Synthetic Fuels — Cutting-Edge Ideas on Energy Storage
Here’s a short follow-up to my piece on synthetic fuels the other day, in which I mentioned that I would be driving up to San Jose for another “Craig Shields…At Your Service” session.
I spent the day with Dr. David Doty (http://www.dotyenergy.com/), the developer of a proprietary set of processes for formulating liquid fuels from off-peak wind energy, water, and carbon dioxide. Soon after he and his wife (also incredibly sharp), met me at the appointed place and time and exchanged a few pleasantries, we launched into a fascinating discussion on the issues associated with each of the major forms of energy generation and storage available now and for the foreseeable future.
I listened to their viewpoints on how even things that sound good to me (like CSP with molten salt) won’t scale and come down in cost effectively. I’m not sure I’m completely onboard with all of this — after all, the businessman in all of us tends to pull forward the facts that stand in the favor of our own ideas. Having said that, this was a terrifically compelling presentation — particularly when we got into a potential solution to all this: Doty’s unique and patented approach to synthetic fuels.

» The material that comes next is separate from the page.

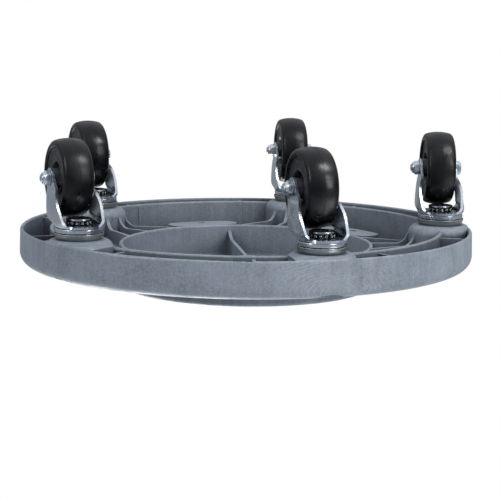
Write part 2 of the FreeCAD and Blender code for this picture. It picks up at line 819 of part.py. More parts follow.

I suppose you could say it’s similar to what the “ammonia as fuel” folks are talking about, but
a) using CO2 (a greenhouse gas, but more difficult and expensive to acquire in high concentrations than atmospheric nitrogen), and
b) aimed at developing using a much higher-grade (energy dense) fuel.
His presentation makes a great deal of sense in terms of the chemistry and thermodynamics, and he’s gotten the endorsement of some of the other top researchers in the field.
Of course this still leaves us burning hydrocarbons, even if they’re carbon-neutral. But, as a pragmatist, I often ask myself: Even if we have millions of electric passenger cars on the road soon, how long before we have electric Class 8 trucks? Electric airplanes? In my estimation, this approach to eco-friendly liquid fuels may be a solution with a great deal of impact on our civilization for a century to come.
Yet we need to acknowledge that skeptics will dismiss the idea out of hand, given that so many other attempts to develop synthetic fuels scaleably and cost-effectively have failed outright – or at least languished in obscurity and unmet expectations. “You must run into people who write you off as a crackpot or a charlatan,” I ventured. Doty smiled graciously. “Only once or twice a day,” he grinned.